_Your instructions_. The material below contains a line with "depsgraph = bpy.context.evaluated_depsgraph_get()" and a line with "THROW = (ring_low.x + ring_high.x) / 2". Copy exactly those two lines and all lines between them.

_Listed entries_.
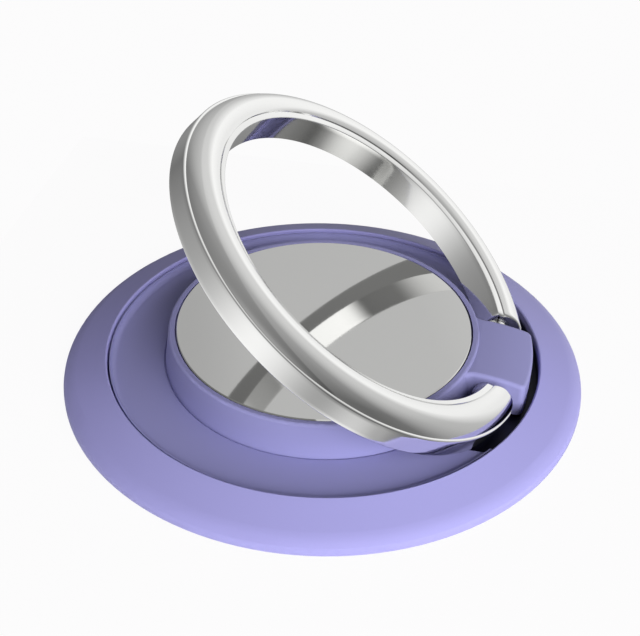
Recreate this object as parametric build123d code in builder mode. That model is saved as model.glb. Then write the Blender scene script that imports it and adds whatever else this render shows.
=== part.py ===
import os
from math import cos, radians, sin, sqrt
from build123d import *

os.makedirs("parts", exist_ok=True)

# Sizes in millimetres. The swivel axis is Z, the hinge lies on +X, the pad's underside is Z = 0.

# Base flange
base_radius = 20.0
flange_width = 3.4
lip_step = 0.68
lip_round = 0.15
shoulder_inset = 1.0
shoulder_height = 1.50
rim_top_inset = 0.14
rim_top_height = 0.90
rim_widest_height = 0.53
rim_low_height = 0.35
underside_inset = 0.55
underside_height = 0.10

# Adhesive pad and the pocket it sits in
pad_inset = 1.6
pad_thickness = 0.30
pad_pocket_gap = 0.20

# Base floor, with a channel that the ring's ends swing into
floor_thickness = 0.60
channel_gap = 0.11
channel_margin = 0.55
boss_radius = 5.0
boss_thickness = 1.20

# Hub
hub_gap = 0.10
hub_edge_gap = 0.15
dish_round = 0.45
dish_land = 0.10
foot_groove_width = 0.14
foot_groove_depth = 0.12
recess_thickness = 0.71
groove_width = 4.39
tower_height = 2.71
wall_draft = 0.34
rim_round = 0.22
rim_wall = 0.50
web_thickness = 0.60
well_radius = 6.0
boss_room = 0.60

# Mirror plate and its tape
plate_gap = 0.08
plate_thickness = 0.50
plate_proud = 0.03
plate_chamfer = 0.08
tape_thickness = 0.10
tape_inset = 0.30

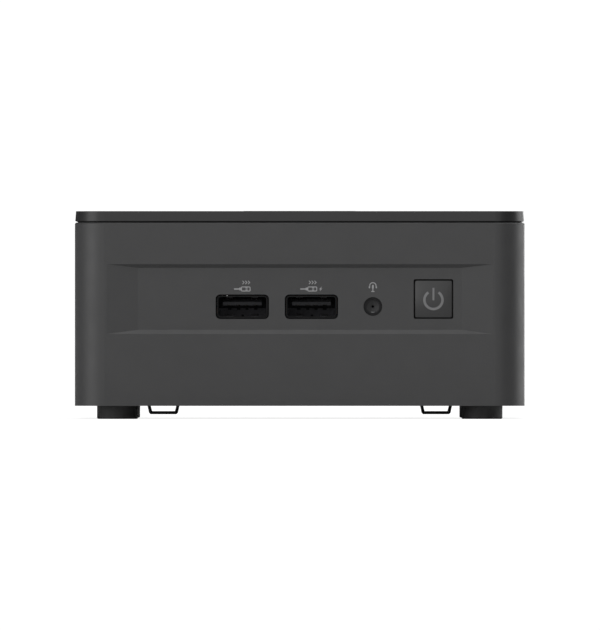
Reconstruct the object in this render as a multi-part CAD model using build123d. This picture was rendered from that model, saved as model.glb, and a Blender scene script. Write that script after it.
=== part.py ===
from build123d import *
import math
import os

# Mini PC with a front socket row, standing on four feet.
# Millimetres, +Z up. The origin is the middle of the footprint on the floor, and the front faces -Y.

# ---- outer box ----
WIDTH = 117.0
DEPTH = 112.0
CORNER_R = 7.7
FOOT_H = 3.42
BODY_TOP = 51.08
GROOVE_H = 0.4
GROOVE_DEPTH = 0.75
LID_H = 2.56
LID_STEP = 0.1
LID_TAPER = 4.16
PAD_SIZE = 29.4
PAD_H = 0.2
SIDE_WALL = 1.6
END_WALL = 2.4
DECK_T = 1.5
TOP_CHAMFER = 0.3
LID_HOLLOW = 1.5
LID_RIM = 4.5
LID_RIB_X = 36.0
LID_RIB_T = 1.2
PAD_R = 2.0
CLIP_X = 30.0
CLIP_Y = 46.0
CLIP = (8.0, 1.5)
CLIP_DROP = 0.4
CLIP_GAP = 0.1
OVERRUN = 1.0

# ---- worked out from the outer box ----
HALF_W = WIDTH / 2
HALF_D = DEPTH / 2
LID_BOTTOM = BODY_TOP + GROOVE_H
LID_TOP = LID_BOTTOM + LID_H
DECK_BOTTOM = BODY_TOP - DECK_T
IN_X = HALF_W - SIDE_WALL
IN_Y = HALF_D - END_WALL
IN_R = CORNER_R - SIDE_WALL

# ---- front band: a shallow flat recess with sloping ends ----
BAND_DEPTH = 0.8
BAND_Y = -HALF_D + BAND_DEPTH
BAND_FLAT_Z = (23.2, 39.3)
BAND_RIM_Z = (22.1, 40.25)
BAND_FLAT_X = 42.1
BAND_RIM_X = 50.2

# ---- front sockets and button ----
USB_X = {"left": -14.94, "right": 3.03}
USB_Z = 29.19
USB_HOLE = (13.85, 6.37)
USB_HOLE_R = 1.2
USB_OUTER = (13.1, 5.72)
USB_INNER = (12.5, 5.12)
USB_LEN = 14.0
USB_CONTACTS = (-3.5, -1.0, 1.0, 3.5)
USB_LOW_NOTCHES = (-3.2, 0.0, 3.2)
USB_R = 0.6
USB_MOUTH_Y = BAND_Y + 0.8
USB_TAB = (2.0, 4.5, 5.0)
USB_TAB_LAP = 0.1
USB_SHELL_R = 0.9
USB_BLOCK = 4.5
USB_TIP = 1.2
USB_TONGUE_W = 10.1
USB_TONGUE_Z = (0.35, 2.0)
USB_LIP = (4.5, 1.26)
USB_UNDERCUT = (12.0, 1.5)
USB_UNDERCUT_Z = -0.3
USB_GROOVE = (1.0, 0.2, 0.45)
USB_NOTCH_W = 1.4
USB_NOTCH_Z = (-3.0, -2.1)
JACK_X = 19.0
JACK_Z = 29.25
JACK_HOLE_R = 2.425
JACK_BARREL_R = 2.3
JACK_BORE_R = 1.8
JACK_BODY = (6.4, 12.0, 3.2)
JACK_BORE_END = 11.5
JACK_STEP = 0.3
JACK_LAP = 0.1
WALL_GAP = 0.5
BUTTON_X = 34.74
BUTTON_Z = 31.2
BUTTON_HOLE = 10.3
BUTTON_SIZE = 9.5
BUTTON_R = 0.4
BUTTON_HOLE_R = 0.5
BUTTON_FLANGE = 11.6
BUTTON_FLANGE_T = 0.8
BUTTON_REST_GAP = 0.3
BUTTON_TRAVEL = 0.6
BUTTON_FACE_Y = BAND_Y - 0.08
BUTTON_CROWN_R = 110.0
PLUNGER_R = 1.6
PLUNGER_Y = (-50.4, -47.0)
PLUNGER_GAP = 0.05
SWITCH_Y = (-49.0, -45.5)
SWITCH = (6.4, 3.0)
SWITCH_SPARE = 0.2
SYMBOL_Z = 30.95
SYMBOL_R = 2.35
SYMBOL_STROKE = 0.65
SYMBOL_GAP_DEG = 34.0
SYMBOL_BAR_W = 0.5
SYMBOL_BAR_Z = (30.87, 34.1)
SYMBOL_DEPTH = 0.5
SYMBOL_REACH = 4.0

# ---- bottom cover, feet and bracket bridges ----
SHEET = 0.8
COVER_GAP = 0.3
COVER_RIM_TOP = 7.2
INTAKE = (22.0, 1.8)
INTAKE_R = 0.85
INTAKE_Y = 40.0
INTAKE_PITCH = 4.0
FOOT_R = 5.35
FOOT_X = 47.43
FOOT_Y = 44.0
FOOT_EDGE = 0.4
FOOT_BORE_R = 3.1
BRIDGE_X = 35.7
BRIDGE_TOP_HALF = 4.2
BRIDGE_BAR_HALF = 3.8
BRIDGE_BAR_Z = 1.06
BRIDGE_WIDTH = 6.0
BRIDGE_TAP_R = 1.65
SCREW_R = 1.45
SCREW_HEAD_R = 2.8
SCREW_HEAD_H = 1.8
SCREW_TOP = 11.5
SCREW_FIT = 0.1
CROSS = (2.6, 0.6, 0.9)

# ---- main board ----
BOARD = 101.6
BOARD_T = 1.6
BOARD_BOTTOM = 24.4
BOARD_TOP = BOARD_BOTTOM + BOARD_T
POST_R = 3.2
POST_REAR_Y = 30.0
STANDOFF_FLATS = 5.5
STANDOFF_BOTTOM = 5.0
STUD_TOP = 30.0
BOLT_HEAD = 2.0

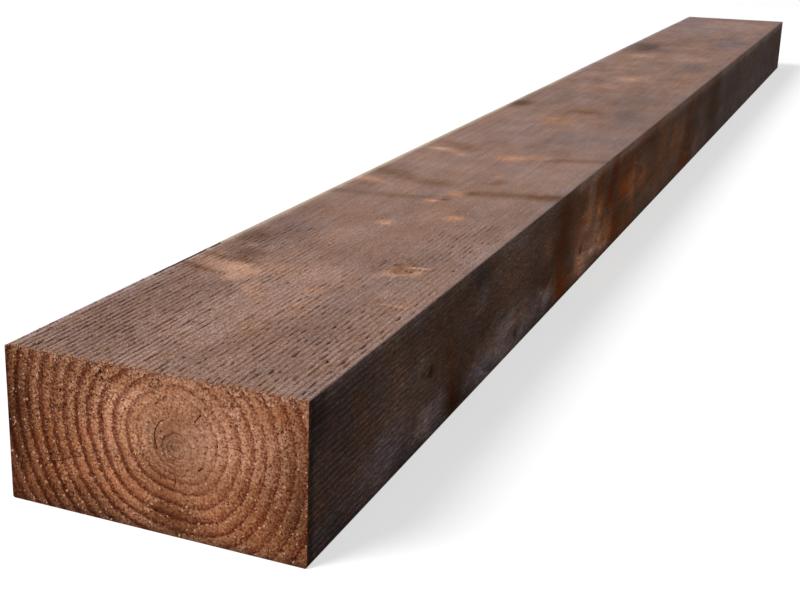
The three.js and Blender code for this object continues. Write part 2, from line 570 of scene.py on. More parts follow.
# a bent line on the top, its half-width, lighter, warmer
TOP_STROKES = [
    ([(219, 5), (212, 25), (208, 44)], 10, 0.20, 0.15), ([(203, 44), (199, 62)], 14, 0.25, 0.20),
    ([(201, 6), (194, 19), (189, 35)], 3.5, -0.45, 0.75),
    ([(228, 12), (226, 34), (222, 54)], 3.5, -0.25, 0.55),
    ([(231, 144), (240, 147), (247, 147)], 3.5, 0.35, 0.45), ([(238, 151), (244, 159)], 3.5, 0.40, 0.40),
    ([(262.5, 159), (264.5, 169)], 2.4, 0.75, 0.20), ([(247, 150), (255, 154.5)], 2.4, -0.35, 0.65),
    ([(249, 160.4), (256, 160)], 2.2, -0.45, 0.95), ([(262, 146.6), (270, 146.4)], 2.2, -0.65, 0.90),
    ([(268, 155), (274, 154.6)], 2.2, -0.40, 0.75), ([(261, 134.6), (272, 134.4)], 2, -0.15, 0.60),
    ([(264, 171.6), (270, 171.4)], 2, 0.20, 0.25), ([(173.5, 171.3), (174.7, 187.1)], 2.4, 0.35, 0.40),
    ([(690, 148), (700, 169), (707, 188), (710, 198)], 7, -0.40, 0.75),
    ([(529, 4), (523, 20), (513, 36)], 9, 0.20, 0.45),
    ([(566, 6), (560, 33), (540, 54), (535, 86)], 12, -0.40, 0.40),
    ([(464, 5), (469, 50), (474, 82), (480, 100)], 8, -0.30, -0.05),
    ([(511, 126), (514, 142), (521, 162), (525, 185), (531, 197)], 11, -0.50, 0.25),
    ([(684, 6), (686, 22)], 5, 0.00, 0.30), ([(737, 10), (727, 38), (704, 60)], 10, -0.25, 0.30),
    ([(697, 32), (675, 54)], 7, 0.35, 0.15), ([(0, 1), (2400, 1)], 5, 0.55, -0.55),
    ([(1300, 0), (2400, 0)], 5, 0.05, -0.85), ([(500, 200), (2400, 200)], 9, -0.05, -0.25),
    ([(2396, 0), (2396, 200)], 14, -0.05, -0.05), ([(0, 200), (500, 200)], 10, 0.05, -0.20),
    ([(0, 60), (600, 60)], 30, 0.05, 0.05), ([(0, 120), (600, 120)], 30, 0.00, 0.10),
]
print(len(TOP_BLOBS) + len(TOP_STROKES), "stains on the top")

# %% [markdown]
# The right side is the darkest face, partly by painted shade. Its knots lie in broad dark bands with warm
# orange wood between them, and beyond those it turns grey. Its lower part is painted a little paler, which
# is partly painted fill light, and a thin dark line of painted contact shadow runs where it stood on the
# ground.

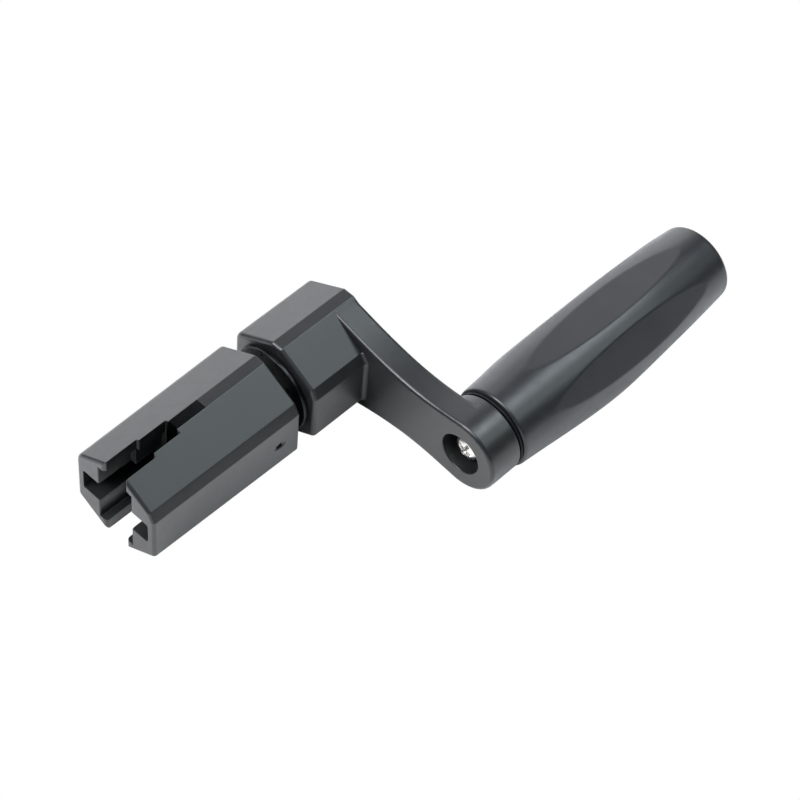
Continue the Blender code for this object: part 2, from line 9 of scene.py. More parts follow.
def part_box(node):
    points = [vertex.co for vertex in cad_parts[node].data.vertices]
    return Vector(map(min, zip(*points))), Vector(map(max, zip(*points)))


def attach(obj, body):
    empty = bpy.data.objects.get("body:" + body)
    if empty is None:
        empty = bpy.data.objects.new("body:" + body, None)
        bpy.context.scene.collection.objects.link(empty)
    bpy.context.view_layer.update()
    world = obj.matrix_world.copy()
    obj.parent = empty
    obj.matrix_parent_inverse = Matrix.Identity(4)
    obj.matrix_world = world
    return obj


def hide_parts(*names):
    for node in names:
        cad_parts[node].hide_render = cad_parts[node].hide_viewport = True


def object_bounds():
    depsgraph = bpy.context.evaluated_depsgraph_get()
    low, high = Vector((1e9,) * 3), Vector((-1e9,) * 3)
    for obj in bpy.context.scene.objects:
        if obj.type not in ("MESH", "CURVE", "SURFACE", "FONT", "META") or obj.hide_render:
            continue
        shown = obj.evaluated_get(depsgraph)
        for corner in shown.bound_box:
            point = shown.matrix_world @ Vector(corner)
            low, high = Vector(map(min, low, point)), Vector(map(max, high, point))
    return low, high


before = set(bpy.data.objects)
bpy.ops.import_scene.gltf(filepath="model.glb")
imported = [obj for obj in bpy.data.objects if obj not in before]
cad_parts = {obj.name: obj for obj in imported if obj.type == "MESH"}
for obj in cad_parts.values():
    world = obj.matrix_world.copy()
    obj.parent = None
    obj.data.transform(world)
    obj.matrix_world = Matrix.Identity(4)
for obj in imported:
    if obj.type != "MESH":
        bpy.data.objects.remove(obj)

cad_low, cad_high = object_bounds()

MM = 0.001

# ------------------------------------------------------------ places from the CAD
head_low, head_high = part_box("winder_head")
body_low, body_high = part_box("crank_body")
grip_low, grip_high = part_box("grip_sleeve")
collar_low, collar_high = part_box("shank_socket")
ring_low, ring_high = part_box("thrust_washer")
screw_low, screw_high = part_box("spindle_screw")
cap_low, cap_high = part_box("grip_end_cap")
pin_low, pin_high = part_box("head_pin")

TIP = head_low.y
HEAD_BACK = head_high.y
BLOCK_FRONT = body_low.y
BOSS_BACK = body_high.y
GRIP_FRONT = grip_low.y
GRIP_BACK = grip_high.y
THROW = (ring_low.x + ring_high.x) / 2

# ------------------------------------------------------------ shape of the moulding
HEAD_R = 15.15 * MM             # hexagon circumradius at the head's back end
TIP_SCALE = 0.965
BLOCK_R = 15.23 * MM
CORNER_CUT = 0.875 * MM         # how far a chamfer lies inside the hexagon's corner
CHAMFERED = (30, 90, 270)       # corners that are chamfered, in degrees from +X
CORNER_EDGE = 1.3 * MM          # rounding of a plain corner
CHAMFER_EDGE = 0.6 * MM         # rounding of each edge of a chamfer
SOFT_CORNER = 150               # the one corner that is rounded more, in degrees
SOFT_EDGE = 3.0 * MM
SHARPEST = 0.03 * MM            # smallest rounding of a corner
ARM_FRONT = -7.3 * MM
ARM_ROOT = (0.9 * MM, 14.33 * MM)       # x and z of the arm's upper edge at the block
ARM_WAIST = (29.5 * MM, 9.07 * MM)      # and at its waist
EYE_R = 10.2 * MM
EYE_TOUCH = 96                  # where the arm's edge meets the eye, in degrees from +X
ROOT_END = 0.02                 # radius at both ends of the arm's root fillet, in mm
ROOT_RADII = (                  # degrees round the block from +X, radius of the fillet in mm
    (-60, ROOT_END),
    (-50, 0.35),
    (-30, 1.0),
    (0, 1.15),
    (15, 1.15),
    (30, 1.0),
    (50, 0.35),
    (60, ROOT_END),
)
SLOT_STEPS = (                  # depth from the tip, lip, room and pocket half-widths
    (9.8 * MM, 3.25 * MM, 5.3 * MM, 10.6 * MM),
    (17.8 * MM, 2.4 * MM, 3.6 * MM, 8.4 * MM),
    (26.4 * MM, 1.3 * MM, 1.9 * MM, 1.9 * MM),
)
ROOM_HALF = 9.4 * MM
POCKET_HALF = 3.15 * MM
SHANK_AF = 6.35 * MM
SHANK_IN_HEAD = 12.0 * MM
SOCKET_AF = 11.0 * MM
GAP = 0.3 * MM
GRIP_STATIONS = (               # distance along Y, radius at a ridge and at the plain side
    (3.5 * MM, 10.72 * MM, 10.72 * MM),
    (10.0 * MM, 11.10 * MM, 11.25 * MM),
    (20.0 * MM, 11.85 * MM, 12.15 * MM),
    (30.0 * MM, 12.33 * MM, 12.85 * MM),
    (38.0 * MM, 12.48 * MM, 13.00 * MM),
    (45.0 * MM, 12.48 * MM, 12.70 * MM),
    (54.0 * MM, 12.22 * MM, 12.10 * MM),
    (66.0 * MM, 11.32 * MM, 11.25 * MM),
    (78.0 * MM, 10.20 * MM, 10.20 * MM),
)
SKIN = 0.03 * MM                # how far the grip's visible skin lies inside the CAD solid
FLAT_ANGLES = (33.4, 93.4, 153.4, 213.4, 273.4)
FLAT_TURN = 21.8                # half-angle of a flat at its widest, in degrees
FLAT_MID = 42.3 * MM
FLAT_HALF = 27.3 * MM
FLAT_BLEND = 0.09 * MM          # how softly a flat runs out into the barrel
PLAIN_ANGLE = -26.6             # middle of the side without a flat, in degrees
PLAIN_NEAR, PLAIN_FAR = 10.0, 35.0      # degrees from there over which it fades out
BEARING_R = 7.5 * MM
KEY_AF = 7.0 * MM               # hexagonal seat of the grip's spindle in the boss
STEM_BORE_R = 2.3 * MM
WEB_FRONT = -1.9 * MM           # floor of the eye's counterbore
SCREW_UNDER = -3.3 * MM         # underside of the screw's head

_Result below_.
    depsgraph = bpy.context.evaluated_depsgraph_get()
    low, high = Vector((1e9,) * 3), Vector((-1e9,) * 3)
    for obj in bpy.context.scene.objects:
        if obj.type not in ("MESH", "CURVE", "SURFACE", "FONT", "META") or obj.hide_render:
            continue
        shown = obj.evaluated_get(depsgraph)
        for corner in shown.bound_box:
            point = shown.matrix_world @ Vector(corner)
            low, high = Vector(map(min, low, point)), Vector(map(max, high, point))
    return low, high


before = set(bpy.data.objects)
bpy.ops.import_scene.gltf(filepath="model.glb")
imported = [obj for obj in bpy.data.objects if obj not in before]
cad_parts = {obj.name: obj for obj in imported if obj.type == "MESH"}
for obj in cad_parts.values():
    world = obj.matrix_world.copy()
    obj.parent = None
    obj.data.transform(world)
    obj.matrix_world = Matrix.Identity(4)
for obj in imported:
    if obj.type != "MESH":
        bpy.data.objects.remove(obj)

cad_low, cad_high = object_bounds()

MM = 0.001

# ------------------------------------------------------------ places from the CAD
head_low, head_high = part_box("winder_head")
body_low, body_high = part_box("crank_body")
grip_low, grip_high = part_box("grip_sleeve")
collar_low, collar_high = part_box("shank_socket")
ring_low, ring_high = part_box("thrust_washer")
screw_low, screw_high = part_box("spindle_screw")
cap_low, cap_high = part_box("grip_end_cap")
pin_low, pin_high = part_box("head_pin")

TIP = head_low.y
HEAD_BACK = head_high.y
BLOCK_FRONT = body_low.y
BOSS_BACK = body_high.y
GRIP_FRONT = grip_low.y
GRIP_BACK = grip_high.y
THROW = (ring_low.x + ring_high.x) / 2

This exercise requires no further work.